İZMİR - Orman yangınları ve su krizinin özelleştirme politikalarının sonucu olduğunu belirten DEM Parti Ekoloji Komisyonu, kentteki susuzluğa karşı da acilen su meclisinin oluşturulması gerektiğini söyledi.
Halkların Eşitlik ve Demokrasi Partisi (DEM Parti) İzmir Ekoloji Komisyonu, kentte yaşanan orman yangınları ve su krizine ilişkin parti binasında basın toplantısı düzenledi. Toplantıda, "Yangın, su krizi, özelleştirme yıkımdır" pankartı asıldı.
Açıklamayı yapan DEM Parti İzmir Ekoloji Komisyonu Eşsözcüsü Mukadder Vatansever, yangınlar ile iktidarın gerek ekipman, gerekse kadro açısından ne kadar hazırlıksız olduğunu, kamu alanlarını özel şirketlerin insafına terk ettiğini birkez daha gösterdiğini aktardı.
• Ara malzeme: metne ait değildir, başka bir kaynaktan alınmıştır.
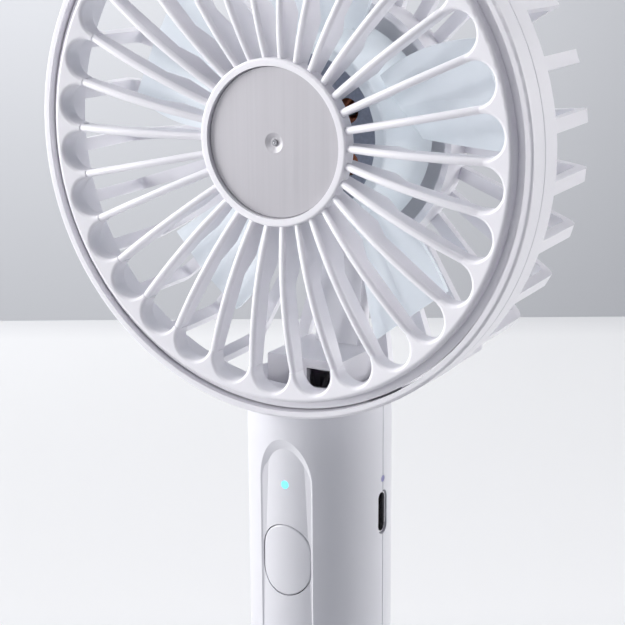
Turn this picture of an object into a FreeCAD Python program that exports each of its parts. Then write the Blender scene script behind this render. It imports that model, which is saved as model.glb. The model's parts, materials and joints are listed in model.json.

YASALAR ÖZEL ŞİRKETLER İÇİN
Maden ve Mera yasası ile kamu alanlarının özel şirketlerin istekleri ve çıkarları doğrultusunda talan edileceği uyarısında bulunan Mukadder Vatansever, "İktidar yasal düzenlemeler ile 300 000 üretici köylüyü yaşam alanlarından uzaklaştırıp, kentlerde ucuz işgücü yaratmanın yolunu açıyor. Bu durum yerlerinden ayrılmayan küçük çaplı tarım ve hayvancılıkla geçinmeye çalışan ailelerin yoksulluk ve açlığa mahkûm olmalarını kaçınılmaz kılıyor" dedi.
İZMİR YANGINLARI
26 Haziran'da Foça ilçesinde başlayan yangınların daha sonra Seferihisar, Ödemiş, Buca, Gaziemir, Karabağlar, Çeşme, Menemen ve Urla’da devam ettiğini anımsatan Mukadder Vatansever, bu yangınlarda binlerce hektar doğal yaşamının yandığını, binlerce canlının yok olduğunu söyledi.
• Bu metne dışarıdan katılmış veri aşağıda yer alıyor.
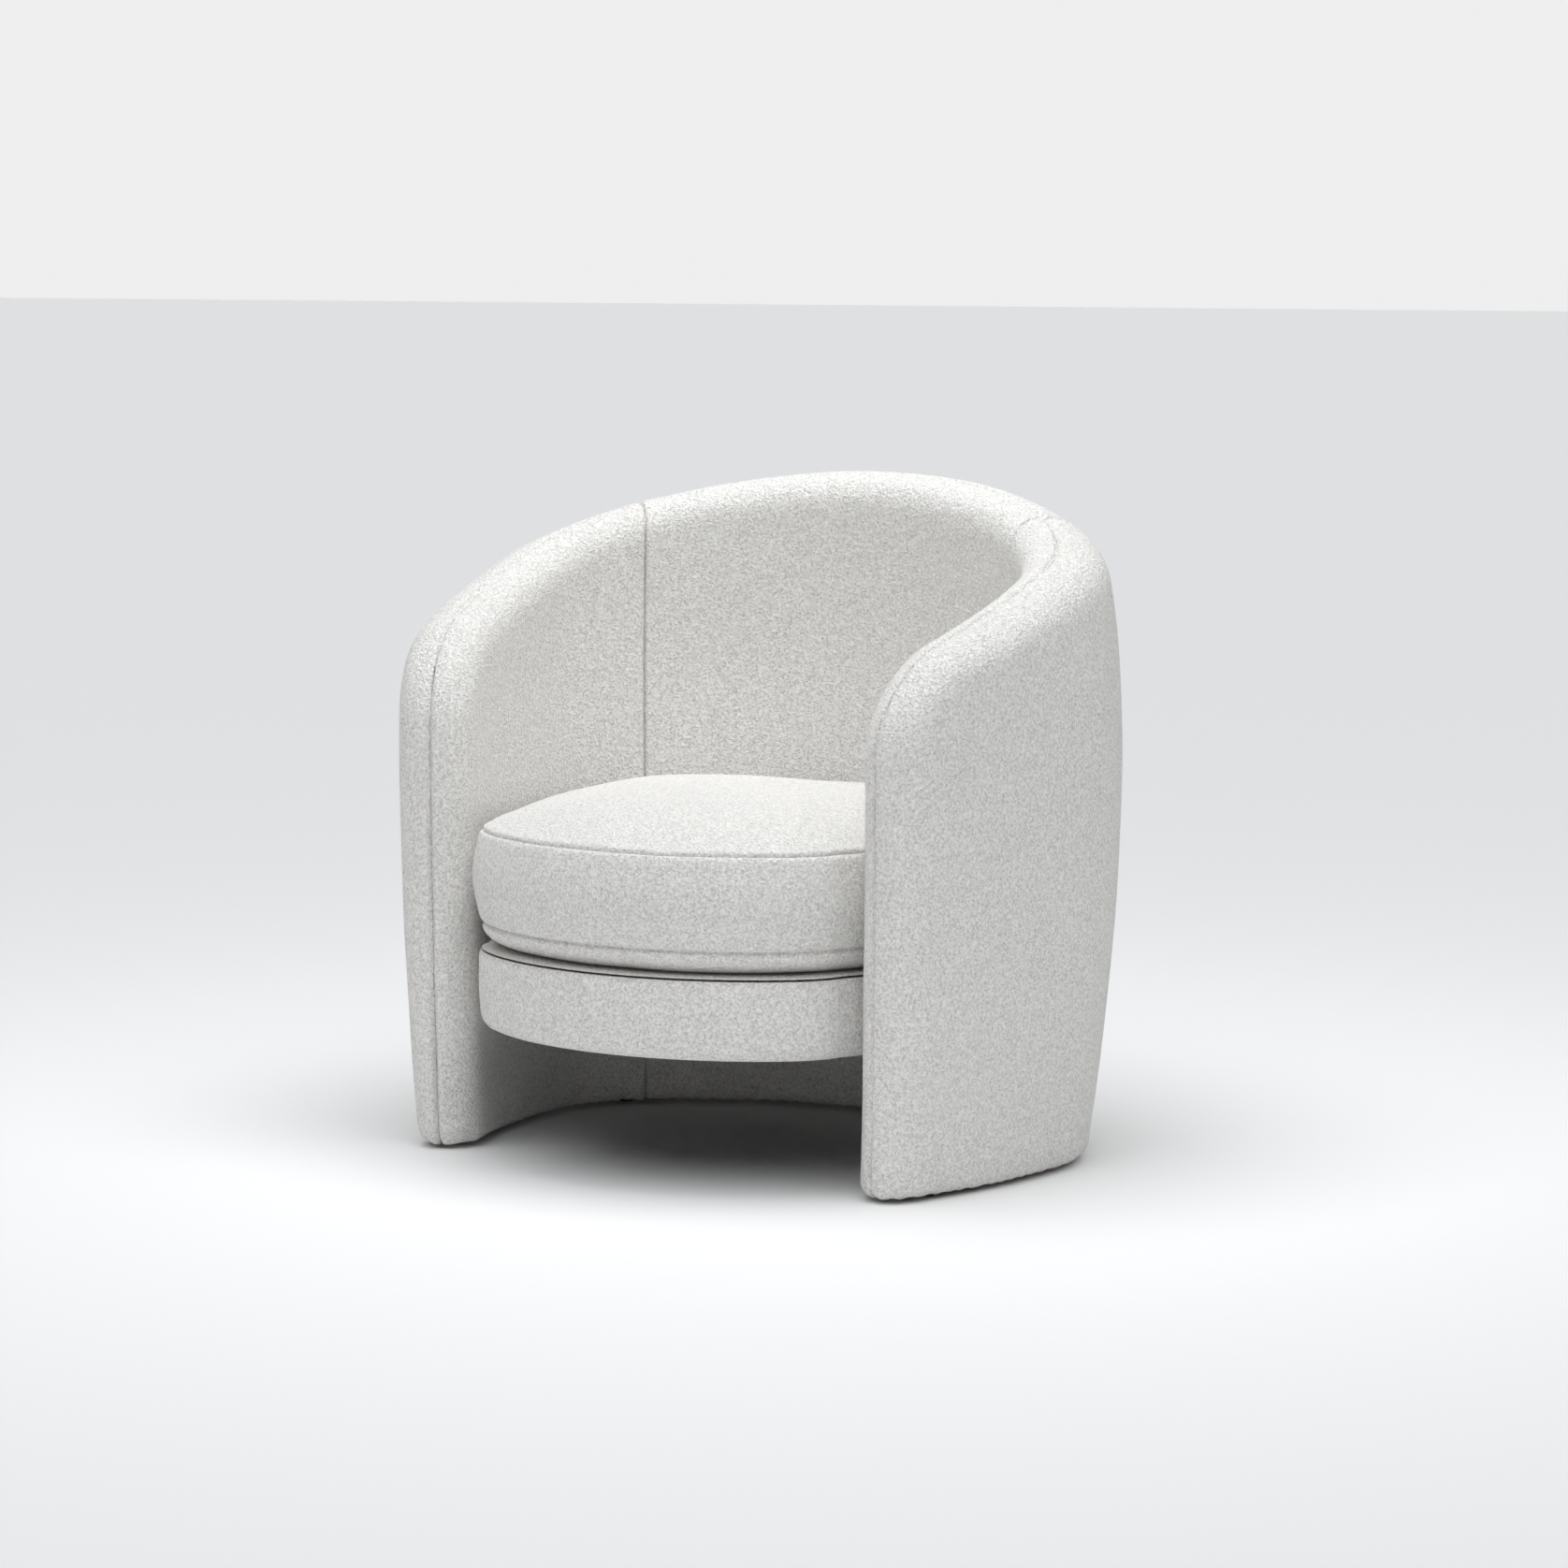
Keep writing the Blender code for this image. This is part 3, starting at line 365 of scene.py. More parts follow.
def round_corner(reach, depth, inset):
    """Moves points near an arm's front top corner so that the outline there is an arc."""
    radius = CORNER - inset
    p = np.maximum(CORNER - reach, 0.0) / radius
    q = np.maximum(CORNER - depth, 0.0) / radius
    near = (p > 0) & (q > 0)
    across = p * np.sqrt(1.0 - q * q / 2.0)
    up = q * np.sqrt(1.0 - p * p / 2.0)
    distance = np.where(near, inset + radius * (1.0 - np.hypot(across, up)), np.minimum(reach, depth))
    reach = np.where(near, CORNER - radius * across, reach)
    depth = np.where(near, CORNER - radius * up, depth)
    return reach, depth, distance


def edge_fullness(distance, inset):
    """Share of the wall's half thickness at a distance from its rounded edge."""
    run = np.clip((distance - inset) / (EDGE - inset), 0.0, 1.0)
    return (1.0 - (1.0 - run) ** NOSE_POWER) ** (1 / NOSE_POWER)


NOSE_ANGLES = (0.0, 1.2, 2.5, 4.0, 6.0, 8.5, 11.5, 15.0, 20.0, 26.0, 33.0, 41.0, 50.0, 60.0, 70.0, 80.0)
FOOT_ANGLES = (90.0, 78.0, 66.0, 54.0, 42.0, 30.0, 18.0, 8.0)


def seamed_reaches():
    """Reaches of the columns from the arm's rounded front to the middle of the back, closer at the seam."""
    plain = np.arange(EDGE, HALF_LENGTH, GRID)
    plain = np.append(plain, HALF_LENGTH)
    plain = plain[np.abs(plain - PANEL_SEAM) > SEAM_ROOM]
    close = np.array(SEAM_COLUMNS)
    return np.sort(np.concatenate([plain, PANEL_SEAM - close, PANEL_SEAM + close]))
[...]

'ACİL SU MECLİSİ OLUŞTURULMALI'
Yangınların söndürülememesinde özelleştirme politikalarının da payı olduğunu belirten Mukadder Vatansever, "Başka boyutu İzmir’in içme suyunun büyük bölümünün sağlandığı Tahtalı barajı havzasında Efemçukuru maden işletmesi nedeniyle verim alınamaması sonucunu oluşturuyor. Bu alandan yeterli su alınamayınca da çok çok uzaklarda olan Manisa Gördes ilçesinden yüksek maliyetle su sağlanmaya çalışılıyor. Bu yüksek maliyet, İzmir halkının suya daha yüksek ücret ödemesine neden oluyor.
İzmir’in yer altı ve yerüstü su kaynakları uzun süredir özel şirketlere peşkeş çekilmektedir. 'İzmir su meclisi' acilen oluşturulmalıdır. Bunun için kentteki dinamikler bir an önce harekete geçmelidir" diye konuştu.